Die den zitierten Urteilen zu Grunde liegenden Fallgestaltungen ähneln der hier streitgegenständlichen Fallgestaltung insoweit als es auch dort um die Bewertung von Anfallsleiden ging, die allerdings teilweise zu schwereren Beeinträchtigungen geführt hatten als beim Kläger. Das zugesprochene Schmerzensgeld ist gleichwohl in voller Höhe notwendig, um seiner Funktion als gerechter Ausgleich für die vielfältigen, gravierenden immateriellen Schäden des Klägers gerecht werden zu können. Denn beim Kläger kommen zum Anfallsleiden als solchem noch die Sehbeeinträchtigung, die postzosterischen Dauerschmerzen, die Angsterkrankung und auch das Regulierungsverhalten hinzu.

8.

a) Die Entscheidung über die Zinsen beruht auf §§ 284, 286, 288 BGB. Die neue für den Anspruchsinhaber günstigere Regelung des gesetzlichen Zinssatzes in § 288 BGB konnte, wie beantragt, nur für einen Teil des Urteilsbetrages angewandt werden, da sie nur solche Ansprüche betrifft, die nach dem 01.05.2000 fällig geworden sind.

b) Die Kostenentscheidung beruht auf § 92 Abs. 1 ZPO. Bei der Festsetzung des insoweit maßgeblichen Gebührenstreitwerts hat der Senat für beide Instanzen den Streitwert des Feststellungsantrag auf 80% des Steuerbetrages bemessen, der sich bei einem geschätzten Durchschnittssteuersatz von 20% für den geltend gemachten bzw. zugesprochenen Verdienstausfall ergibt. Dies vorausgesetzt ist der Prozesserfolg des Klägers für die erste Instanz mit 320.463,07 €, für die zweite nur mit 270.463,07 € zu bewerten, weil sich die Zahlung des Beklagten hier nicht mehr auswirkt.

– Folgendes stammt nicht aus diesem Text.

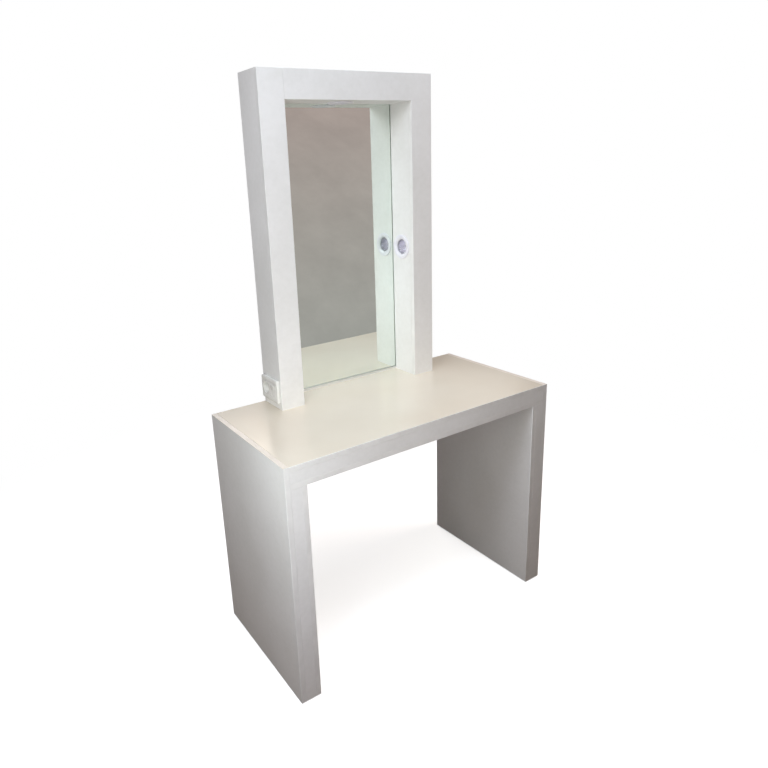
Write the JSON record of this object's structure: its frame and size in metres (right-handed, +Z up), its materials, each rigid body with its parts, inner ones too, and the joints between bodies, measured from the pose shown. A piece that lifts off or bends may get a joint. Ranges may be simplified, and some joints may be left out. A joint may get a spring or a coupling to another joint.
{
  "type": "makeup station",
  "caption": "Makeup desk of thick hollow slabs folding down into two legs, with a deep mirror frame on its back edge, recessed spotlights and a side outlet with a rocker switch.",
  "frame": {"origin": "on the floor, under the middle of the desk", "axes": "+Z up; the desk's front faces -Y and the mirror frame stands at +Y; +X is to the right of a viewer in front"},
  "size_m": [1, 0.48, 1.75],
  "materials": {
    "white_board": "white melamine-faced chipboard, satin",
    "beige_board": "cream laminate over chipboard, satin with a soft sheen",
    "raw_board": "unfaced chipboard inside the hollow slabs",
    "beech": "turned beech, unfinished",
    "back_board": "white-faced hardboard",
    "edging": "white ABS edging with round arrises",
    "nylon": "moulded natural nylon",
    "mirror": "silvered float glass",
    "channel": "anodised, natural",
    "fixings": "bright zinc plated steel",
    "spring_steel": "spring steel",
    "flange_enamel": "white enamelled pressed steel",
    "lamp_glass": "faceted glass with a blue-violet dichroic coating",
    "lens_glass": "clear pressed glass",
    "ceramic": "glazed steatite",
    "casing": "moulded light grey plastic",
    "white_lead": "silicone insulated twin lead",
    "dark_lead": "PVC sheathed mains lead",
    "dark_plastic": "moulded dark grey plastic",
    "outlet_plastic": "white moulded plastic, glossy",
    "contact_brass": "stamped brass"
  },
  "bodies": {
    "station": {"desk_top": "beige_board", "desk_underside": "white_board", "desk_edging": "edging", "desk_front_rail": "white_board", "desk_back_rail": "white_board", "desk_core_battens": "raw_board", "left_leg_outer_panel": "white_board", "left_leg_inner_panel": "white_board", "left_leg_front_strip": "white_board", "left_leg_back_strip": "white_board", "right_leg_outer_panel": "white_board", "right_leg_inner_panel": "white_board", "right_leg_front_strip": "white_board", "right_leg_back_strip": "white_board", "leg_core_rails": "raw_board", "leg_edging": "edging", "leg_dowels": "beech", "glides": "nylon", "left_stile": "white_board", "right_stile": "white_board", "header_board": "white_board", "frame_edging": "edging", "left_side_panel": "white_board", "right_side_panel": "white_board", "frame_cap": "white_board", "left_reveal": "white_board", "right_reveal": "white_board", "header_soffit": "white_board", "foot_rails": "raw_board", "back_battens": "raw_board", "back_panel": "back_board", "pan_head_screws": "fixings", "mirror_glass": "mirror", "mirror_foot_channel": "channel", "frame_bolts": "fixings", "access_caps": "edging", "left_spot_flange": "flange_enamel", "right_spot_flange": "flange_enamel", "header_spot_flange": "flange_enamel", "left_spot_lamp": "lamp_glass", "right_spot_lamp": "lamp_glass", "header_spot_lamp": "lamp_glass", "spot_lenses": "lens_glass", "spot_springs": "spring_steel", "spot_holders": "ceramic", "lamp_transformer": "casing", "terminal_block": "nylon", "lamp_leads": "white_lead", "feed_leads": "dark_lead", "cable_bushing": "dark_plastic", "outlet_box": "dark_plastic", "outlet_mounting_frame": "nylon", "outlet_plate": "outlet_plastic", "socket_body": "outlet_plastic", "socket_contacts": "contact_brass", "switch_body": "outlet_plastic", "switch_terminals": "contact_brass"},
    "rocker": {"switch_rocker": "outlet_plastic", "switch_plunger": "spring_steel"},
    "contact_bridge": {"switch_bridge": "contact_brass"}
  },
  "joints": [
    {"name": "rocker_press", "type": "hinge", "parent": "station", "child": "rocker", "pos_m": [-0.309, 0.16075, 0.808], "axis": [0, 1, 0], "range_deg": [0, 8]},
    {"name": "bridge_rock", "type": "hinge", "parent": "station", "child": "contact_bridge", "pos_m": [-0.2999, 0.16075, 0.808], "axis": [0, 1, 0], "range_deg": [-10, 0]}
  ],
  "couplings": [
    {"joint": "bridge_rock", "follows": "rocker_press", "ratio": -1.25}
  ]
}
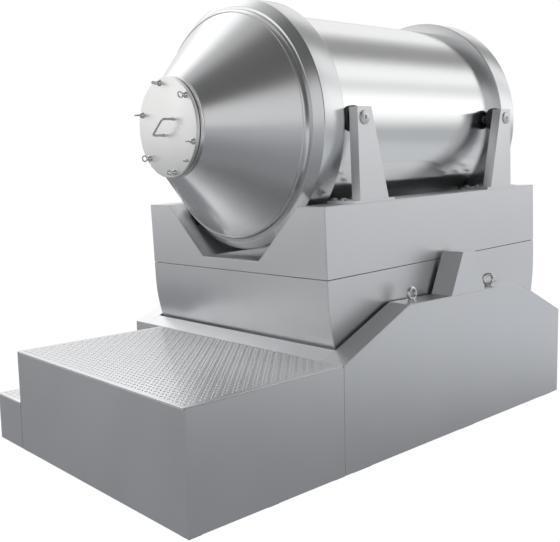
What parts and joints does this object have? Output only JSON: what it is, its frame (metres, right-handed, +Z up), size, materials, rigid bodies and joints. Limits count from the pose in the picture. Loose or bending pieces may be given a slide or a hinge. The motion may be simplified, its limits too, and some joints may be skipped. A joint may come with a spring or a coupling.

c) Die Entscheidung über die vorläufige Vollstreckbarkeit ergibt sich aus § 708 Nr. 10 i. V. m. § 711 ZPO.

d) Die Voraussetzungen für die Zulassung der Revision liegen nicht vor. Die Rechtssache hat weder grundsätzliche Bedeutung über den Einzelfall hinaus noch erfordert die Fortbildung des Rechts oder die Sicherung einer einheitlichen Rechtssprechung eine Entscheidung des Revisionsgericht (§ 543 Abs. 2 ZPO).